> **Task instructions**: Output the data below in full, character for character.

> **Data lines**:
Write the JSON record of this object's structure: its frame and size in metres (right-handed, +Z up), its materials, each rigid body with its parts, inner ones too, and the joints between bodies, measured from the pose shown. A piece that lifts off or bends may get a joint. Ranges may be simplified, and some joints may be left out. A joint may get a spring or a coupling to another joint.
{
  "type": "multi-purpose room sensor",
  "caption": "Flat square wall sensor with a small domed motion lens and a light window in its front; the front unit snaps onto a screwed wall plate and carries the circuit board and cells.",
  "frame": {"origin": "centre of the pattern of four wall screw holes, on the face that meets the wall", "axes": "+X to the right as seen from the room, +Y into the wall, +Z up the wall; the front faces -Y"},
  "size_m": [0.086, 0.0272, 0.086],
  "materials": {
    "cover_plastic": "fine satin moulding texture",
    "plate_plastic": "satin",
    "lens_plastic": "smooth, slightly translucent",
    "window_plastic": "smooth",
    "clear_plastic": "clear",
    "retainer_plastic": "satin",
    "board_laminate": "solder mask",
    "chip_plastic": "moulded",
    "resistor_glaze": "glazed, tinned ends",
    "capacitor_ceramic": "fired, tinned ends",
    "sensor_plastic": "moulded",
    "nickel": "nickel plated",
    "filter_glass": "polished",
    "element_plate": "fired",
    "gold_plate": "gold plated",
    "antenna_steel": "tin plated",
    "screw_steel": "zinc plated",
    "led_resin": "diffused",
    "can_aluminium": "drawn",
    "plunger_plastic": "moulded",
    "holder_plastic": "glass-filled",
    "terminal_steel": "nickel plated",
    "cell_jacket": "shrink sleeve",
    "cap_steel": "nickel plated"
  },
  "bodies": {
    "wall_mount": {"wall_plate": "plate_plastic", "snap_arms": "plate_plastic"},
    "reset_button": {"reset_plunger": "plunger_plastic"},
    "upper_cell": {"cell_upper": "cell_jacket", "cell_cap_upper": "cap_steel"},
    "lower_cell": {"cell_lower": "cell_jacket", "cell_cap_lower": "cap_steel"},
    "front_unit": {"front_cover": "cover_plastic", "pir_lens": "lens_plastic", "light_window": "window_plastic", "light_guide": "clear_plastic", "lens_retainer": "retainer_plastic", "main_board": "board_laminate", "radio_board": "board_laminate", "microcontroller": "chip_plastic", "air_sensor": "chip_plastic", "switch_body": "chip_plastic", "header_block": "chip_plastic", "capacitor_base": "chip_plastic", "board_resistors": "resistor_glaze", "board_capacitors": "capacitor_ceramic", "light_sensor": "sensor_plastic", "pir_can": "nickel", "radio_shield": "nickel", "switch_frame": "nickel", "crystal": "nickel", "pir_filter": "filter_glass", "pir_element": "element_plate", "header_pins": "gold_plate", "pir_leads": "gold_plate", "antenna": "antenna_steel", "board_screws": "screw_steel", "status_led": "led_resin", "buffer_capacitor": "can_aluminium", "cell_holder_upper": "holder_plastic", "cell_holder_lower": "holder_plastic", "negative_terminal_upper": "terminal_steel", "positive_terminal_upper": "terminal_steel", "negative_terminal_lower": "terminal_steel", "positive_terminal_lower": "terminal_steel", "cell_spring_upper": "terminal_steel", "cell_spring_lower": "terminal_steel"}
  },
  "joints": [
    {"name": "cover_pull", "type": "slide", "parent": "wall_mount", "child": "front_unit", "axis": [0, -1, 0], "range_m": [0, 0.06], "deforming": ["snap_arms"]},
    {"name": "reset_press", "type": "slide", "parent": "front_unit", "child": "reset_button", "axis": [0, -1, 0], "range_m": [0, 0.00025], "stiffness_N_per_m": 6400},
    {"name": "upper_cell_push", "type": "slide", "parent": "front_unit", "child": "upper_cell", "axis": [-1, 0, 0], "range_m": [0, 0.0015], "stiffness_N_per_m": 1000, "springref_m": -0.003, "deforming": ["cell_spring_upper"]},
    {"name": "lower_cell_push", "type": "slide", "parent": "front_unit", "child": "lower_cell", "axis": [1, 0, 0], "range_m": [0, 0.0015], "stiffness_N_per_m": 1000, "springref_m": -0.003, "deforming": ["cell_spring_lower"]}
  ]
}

> **Answer to the task**:
Write the JSON record of this object's structure: its frame and size in metres (right-handed, +Z up), its materials, each rigid body with its parts, inner ones too, and the joints between bodies, measured from the pose shown. A piece that lifts off or bends may get a joint. Ranges may be simplified, and some joints may be left out. A joint may get a spring or a coupling to another joint.
{
  "type": "multi-purpose room sensor",
  "caption": "Flat square wall sensor with a small domed motion lens and a light window in its front; the front unit snaps onto a screwed wall plate and carries the circuit board and cells.",
  "frame": {"origin": "centre of the pattern of four wall screw holes, on the face that meets the wall", "axes": "+X to the right as seen from the room, +Y into the wall, +Z up the wall; the front faces -Y"},
  "size_m": [0.086, 0.0272, 0.086],
  "materials": {
    "cover_plastic": "fine satin moulding texture",
    "plate_plastic": "satin",
    "lens_plastic": "smooth, slightly translucent",
    "window_plastic": "smooth",
    "clear_plastic": "clear",
    "retainer_plastic": "satin",
    "board_laminate": "solder mask",
    "chip_plastic": "moulded",
    "resistor_glaze": "glazed, tinned ends",
    "capacitor_ceramic": "fired, tinned ends",
    "sensor_plastic": "moulded",
    "nickel": "nickel plated",
    "filter_glass": "polished",
    "element_plate": "fired",
    "gold_plate": "gold plated",
    "antenna_steel": "tin plated",
    "screw_steel": "zinc plated",
    "led_resin": "diffused",
    "can_aluminium": "drawn",
    "plunger_plastic": "moulded",
    "holder_plastic": "glass-filled",
    "terminal_steel": "nickel plated",
    "cell_jacket": "shrink sleeve",
    "cap_steel": "nickel plated"
  },
  "bodies": {
    "wall_mount": {"wall_plate": "plate_plastic", "snap_arms": "plate_plastic"},
    "reset_button": {"reset_plunger": "plunger_plastic"},
    "upper_cell": {"cell_upper": "cell_jacket", "cell_cap_upper": "cap_steel"},
    "lower_cell": {"cell_lower": "cell_jacket", "cell_cap_lower": "cap_steel"},
    "front_unit": {"front_cover": "cover_plastic", "pir_lens": "lens_plastic", "light_window": "window_plastic", "light_guide": "clear_plastic", "lens_retainer": "retainer_plastic", "main_board": "board_laminate", "radio_board": "board_laminate", "microcontroller": "chip_plastic", "air_sensor": "chip_plastic", "switch_body": "chip_plastic", "header_block": "chip_plastic", "capacitor_base": "chip_plastic", "board_resistors": "resistor_glaze", "board_capacitors": "capacitor_ceramic", "light_sensor": "sensor_plastic", "pir_can": "nickel", "radio_shield": "nickel", "switch_frame": "nickel", "crystal": "nickel", "pir_filter": "filter_glass", "pir_element": "element_plate", "header_pins": "gold_plate", "pir_leads": "gold_plate", "antenna": "antenna_steel", "board_screws": "screw_steel", "status_led": "led_resin", "buffer_capacitor": "can_aluminium", "cell_holder_upper": "holder_plastic", "cell_holder_lower": "holder_plastic", "negative_terminal_upper": "terminal_steel", "positive_terminal_upper": "terminal_steel", "negative_terminal_lower": "terminal_steel", "positive_terminal_lower": "terminal_steel", "cell_spring_upper": "terminal_steel", "cell_spring_lower": "terminal_steel"}
  },
  "joints": [
    {"name": "cover_pull", "type": "slide", "parent": "wall_mount", "child": "front_unit", "axis": [0, -1, 0], "range_m": [0, 0.06], "deforming": ["snap_arms"]},
    {"name": "reset_press", "type": "slide", "parent": "front_unit", "child": "reset_button", "axis": [0, -1, 0], "range_m": [0, 0.00025], "stiffness_N_per_m": 6400},
    {"name": "upper_cell_push", "type": "slide", "parent": "front_unit", "child": "upper_cell", "axis": [-1, 0, 0], "range_m": [0, 0.0015], "stiffness_N_per_m": 1000, "springref_m": -0.003, "deforming": ["cell_spring_upper"]},
    {"name": "lower_cell_push", "type": "slide", "parent": "front_unit", "child": "lower_cell", "axis": [1, 0, 0], "range_m": [0, 0.0015], "stiffness_N_per_m": 1000, "springref_m": -0.003, "deforming": ["cell_spring_lower"]}
  ]
}